(Modeling code records)

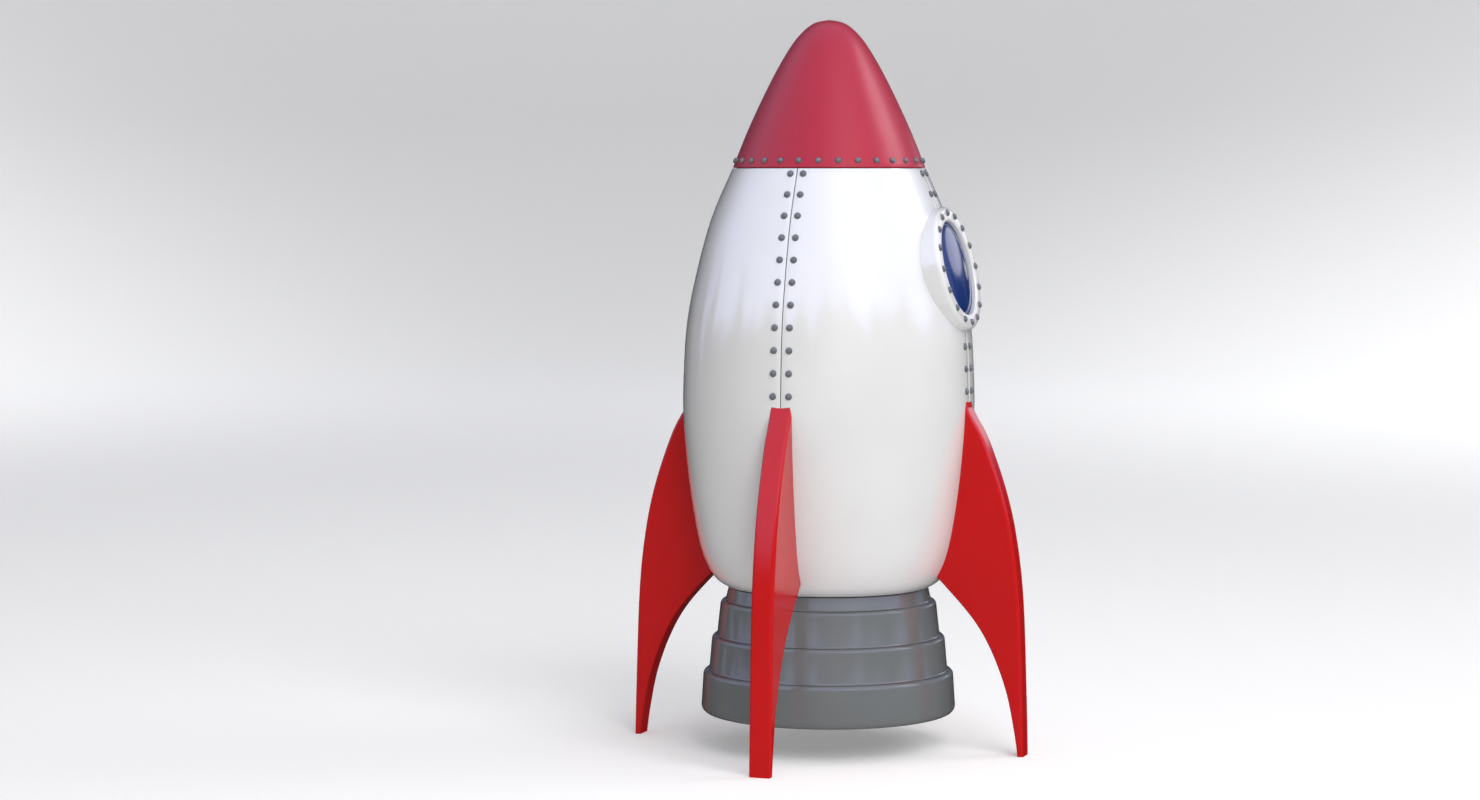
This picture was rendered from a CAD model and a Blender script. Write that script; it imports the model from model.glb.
import math
import bpy
from mathutils import Matrix, Vector


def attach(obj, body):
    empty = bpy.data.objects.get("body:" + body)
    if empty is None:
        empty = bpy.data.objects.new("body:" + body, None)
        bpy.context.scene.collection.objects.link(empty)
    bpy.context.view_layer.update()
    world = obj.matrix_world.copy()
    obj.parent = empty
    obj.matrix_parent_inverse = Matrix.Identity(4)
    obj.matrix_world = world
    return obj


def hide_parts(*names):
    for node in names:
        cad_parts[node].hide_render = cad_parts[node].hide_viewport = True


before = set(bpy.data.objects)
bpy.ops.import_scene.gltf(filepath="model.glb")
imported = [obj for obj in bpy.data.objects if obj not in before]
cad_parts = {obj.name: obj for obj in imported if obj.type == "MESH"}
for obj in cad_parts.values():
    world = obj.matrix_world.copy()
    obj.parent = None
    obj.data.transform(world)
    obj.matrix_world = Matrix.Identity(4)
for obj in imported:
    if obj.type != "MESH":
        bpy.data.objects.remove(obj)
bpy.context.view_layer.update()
mm = 0.001
quarter = math.pi / 2
upsideDown = Matrix.Rotation(math.pi, 4, "X")
print("frame loaded,", len(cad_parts), "nodes")


# ways of working

def clearSelection():
    if bpy.context.mode != "OBJECT":
        bpy.ops.object.mode_set(mode="OBJECT")
    bpy.ops.object.select_all(action="DESELECT")


def pick(piece):
    clearSelection()
    piece.select_set(True)
    bpy.context.view_layer.objects.active = piece


def modify(piece, kind, **settings):
    pick(piece)
    modifier = piece.modifiers.new(kind.title(), kind)
    for key, value in settings.items():
        setattr(modifier, key, value)
    bpy.ops.object.modifier_apply(modifier=modifier.name)


def breakEdges(piece, width, segments=2):    # a small round on the sharp edges
    modify(piece, "BEVEL", width=width * mm, segments=segments, limit_method="ANGLE",
           angle_limit=math.radians(60))


def cutWith(piece, cutter, operation="DIFFERENCE", keepCutter=True):
    modify(piece, "BOOLEAN", object=cutter, operation=operation, solver="EXACT")
    if not keepCutter:
        bpy.data.objects.remove(cutter)


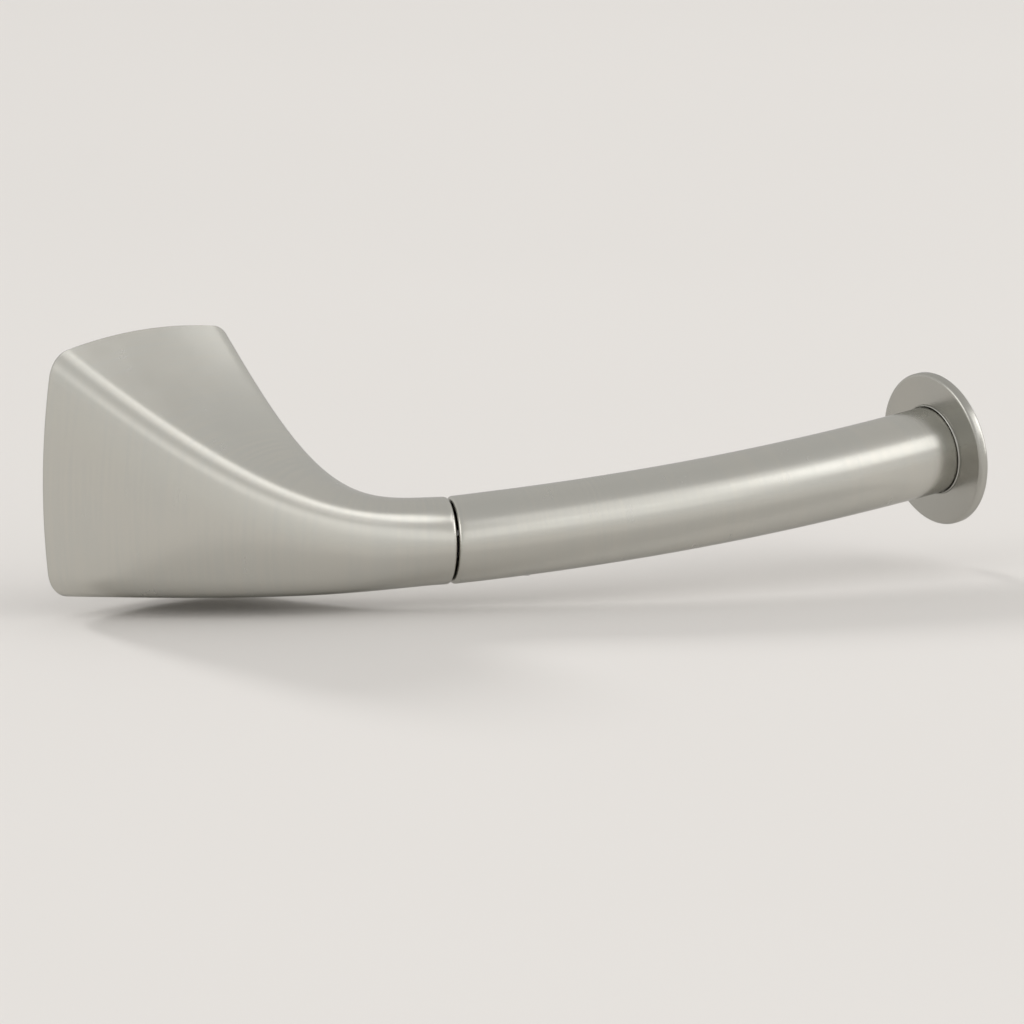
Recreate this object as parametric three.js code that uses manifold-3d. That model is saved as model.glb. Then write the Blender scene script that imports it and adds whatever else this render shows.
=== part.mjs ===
// Single-post wall holder for a toilet paper roll, with a lift-up arm.
// Millimetres. The wall is the plane Y = 0, the room is towards -Y, +Z is up.
// The origin is the centre of the base on the wall, and the arm runs towards +X.
import * as THREE from 'three';
import { mergeVertices } from 'three/addons/utils/BufferGeometryUtils.js';
import Module from 'manifold-3d';

const wasm = await Module();
wasm.setup();

// Driving dimensions
const clearance = 0.3; // air kept between pieces that touch
const base = { half: 33.2, backEdge: 1.2, bulge: 0.087, corner: 0.22 };
const neck = { x: 56.4, out: 54, z: -20.1, radius: 11.0, heading: 32.5, rim: 0.8 };
const post = {
  startHeading: 60, startPull: 0.66, endPull: 0.23,
  topEase: 3.65, widthEase: 2.75, bottomEase: 1.2, bulgeEase: 1.2, cornerEase: 1.15,
  wall: 4, cavityEnd: 0.7,
};
const arm = {
  gap: 0.45, radius: 11.05, endRadius: 11.15, bore: 9.8, rim: 0.8,
  reach: new THREE.Vector3(133.3, 30.5, 13.1),
  turn: 23.5, startRise: 4.5, endRise: 6.5, pull: 0.345,
};
const disc = { radius: 19.75, thickness: 2.8, edge: 0.9, spigotRadius: 9.4, spigot: 3, hole: 4.3 };
const hinge = {
  x: 11, z: 7.6, pinRadius: 1.0, pinHalf: 4.1,
  noseRadius: 2.0, lugHalf: 1.7, washer: 0.5, cheekIn: 2.75, cheekOut: 4.3,
};
const lug = { footDepth: 8, shankRadius: 2.5, shankEnd: -22.5, z: -3.75, footHalfHeight: 3.15 };
const lugJoin = 1 - lug.footDepth; // the shank runs this far into the lug's foot
const seat = { x: -14, radius: 6.2, back: -34 };
const block = {
  radius: 9.4, ledgeStart: 4, cheekStart: 8.6, plugStart: 15.5, end: 25,
  cheekBottom: 4.4, ledgeTop: -5, ledgeHalf: 3, outside: 14,
};
const eyeAir = 0.25; // the pin turns in the lug's eye
const bracket = {
  halfWidth: 16, top: 22, bottom: -26.5, sheet: 2.5, topDepth: 5, bottomDepth: 8.5, fold: 1,
  holeRadius: 2.5, holeZ: 13,
};
const wallScrew = {
  headRadius: 4, headHeight: 2.6, shankRadius: 1.9, tip: 29.5, point: 6,
  slotReach: 2.2, slotHalf: 0.5, slotDepth: 1.3,
};
const anchor = {
  start: 2.4, end: 27, radius: 3.9, tailRadius: 2.9, bore: 2.2, ribs: 6,
  collar: 2, tail: 1.5, chamfer: 0.4, ribDepth: 0.5,
};
const baseGrub = { radius: 2, bottom: -32.2, y: -6, holeBottom: -40, holeTop: -24 };
const armGrub = { radius: 1.5, x: 20, top: -3, bottom: -9.5, holeBottom: -14 };
const fixing = {
  bore: 2.8, washerRadius: 5.2, washerBack: 1.3, lockRadius: 4.4, lockFrom: 1.6, lockBack: 2.8,
  nutRadius: 4.62, nutFrom: 3.1, nutBack: 7.1,
};
const bumper = { start: 5, end: 7.4, halfWidth: 1.5, top: -2.6 };
const stud = { radius: 2, plugLength: 12, plugInset: 4, inset: 2 };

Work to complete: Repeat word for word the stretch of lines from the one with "Recreate this object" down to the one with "wasm.setup();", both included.

The result:
Recreate this object as parametric three.js code that uses manifold-3d. That model is saved as model.glb. Then write the Blender scene script that imports it and adds whatever else this render shows.
=== part.mjs ===
// Single-post wall holder for a toilet paper roll, with a lift-up arm.
// Millimetres. The wall is the plane Y = 0, the room is towards -Y, +Z is up.
// The origin is the centre of the base on the wall, and the arm runs towards +X.
import * as THREE from 'three';
import { mergeVertices } from 'three/addons/utils/BufferGeometryUtils.js';
import Module from 'manifold-3d';

const wasm = await Module();
wasm.setup();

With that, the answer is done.